Just off the phone, "What is your favorite insect"????

Ummm... Me.

"No you nitwit [nittwhitt~ sp?], what is your favorite bug?"

"Um...Me because I irritate people"

Hung up on the obscure conversation....... Praymantis. Bar none; only because I see them and put them on my fingers. People get grossed out by it. Kewl. It's like holding snakes that you find in your back yard.

I kinda like spiders too. And Bumble Bees... People are confused by these little bumbling bees... they sting just as hard but I've never heard of a person being stung by one.. Have you?

Teresa

I honestly don't feel too good right now.

Bonnie, it really pisses me off that you tell me to let go of the past when I give you memories. It makes me physically sick after I leave you with anger.

This is my medium and you can't change it.

Remember when we went to Berford lake and you would have me swim to the rock? It was way over our heads but I swam to it with you holding onto my neck. We stood on it and waved. The water was only knee deep when we stood. I'm tired of rescuing you from your reality.

Let go......OK, but I kind of like the fact when I sit with my kids, I have memories that made me powerfull to them, when I tell stories. I'm proud as punch that they think that I was a little person too.
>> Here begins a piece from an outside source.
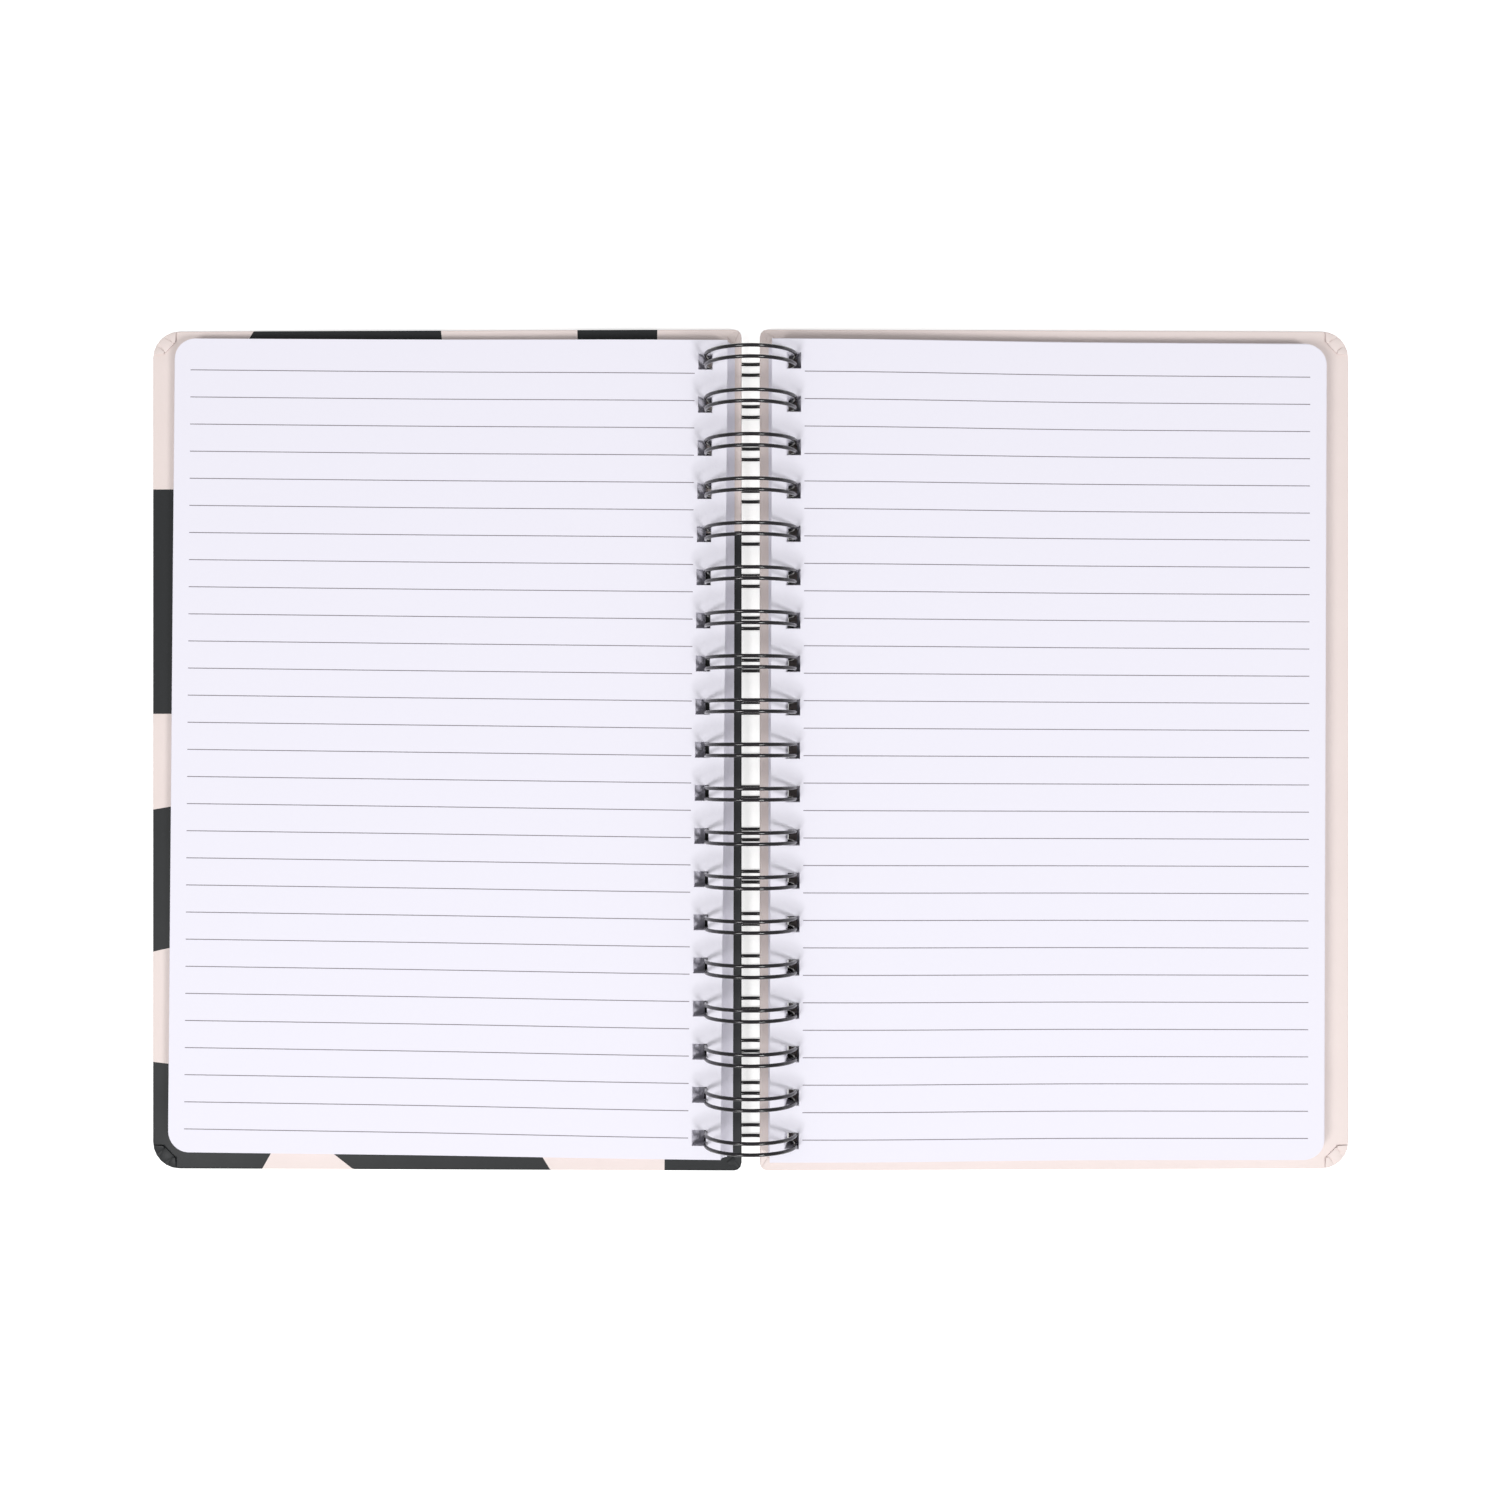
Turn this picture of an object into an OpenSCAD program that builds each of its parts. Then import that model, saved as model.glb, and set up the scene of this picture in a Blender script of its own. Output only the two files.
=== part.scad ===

They always ask me of the stories and you know we have lots.

So ya, F' off too. Try delivering just one child without an epidural...and when your child asks you about your past, don't tell them that you let it go. Then you can get pissed off with me all you want.

Teak er..... my name is Mom, not yours!

Monday, October 08, 2007

Mind Think


My little one says......"Mommy, I've got too much time to waste than to be doing nothing." "When I was in your tummy, I choose you".

Shannon asks...."Did I ever say anything brilliant?"

"Ya you did............You said, when you were just 2......"

"Mom, I can still see the sky through the clouds".

"Yes you can". [great big honking hug ... giggled together with a little school paste(ya know the one...where you had to depress on the little red top lip to help it leak)].



I think she is more clever than what she thinks. Well...brilliant [she's mine]. I'm impressed.



Teresa.

Sunday, October 07, 2007

Just to laugh


Where is Buckwheat when I need him?

Saturday, October 06, 2007

Personal invasion


Coming back home to find this was not pleasant. I'll leave it for a while only because you felt you needed to say something. And I think it makes you look stupid.
I've changed my password.
Where was I?....obviously I was away.

Stay off my feelings....this Blog is mine. Got it? My name is spelled without the "TH" although being called "The" gives me power. The woman......the female....the, Me.
The Teresa
waaa...tish..........[hear my thwhip?]

Thursday, October 04, 2007

To Urkel or to not Urkel...


That is the question.
Word History: The word nerd, undefined but illustrated, first appeared in 1950 in Dr. Seuss's If I Ran the Zoo: "And then, just to show them, I'll sail to Ka-Troo And Bring Back an It-Kutch a Preep and a Proo A Nerkle a Nerd and a Seersucker, too!" (The nerd is a small humanoid creature looking comically angry, like a thin, cross Chester A. Arthur.) Nerd next appears, with a gloss, in the February 10, 1957, issue of the Glasgow, Scotland, Sunday Mail in a regular column entitled "ABC for SQUARES": "Nerd—a square, any explanation needed?" Many of the terms defined in this "ABC" are unmistakable Americanisms, such as hep, ick, and jazzy, as is the gloss "square," the current meaning of nerd. The third appearance of nerd in print is back in the United States in 1970 in Current Slang: "Nurd [sic], someone with objectionable habits or traits.... An uninteresting person, a 'dud.'" Authorities disagree on whether the two nerds—Dr. Seuss's small creature and the teenage slang term in the Glasgow Sunday Mail—are the same word. Some experts claim there is no semantic connection and the identity of the words is fortuitous. Others maintain that Dr. Seuss is the true originator of nerd and that the word nerd ("comically unpleasant creature") was picked up by the five- and six-year-olds of 1950 and passed on to their older siblings, who by 1957, as teenagers, had restricted and specified the meaning to the most comically obnoxious creature of their own class, a "square."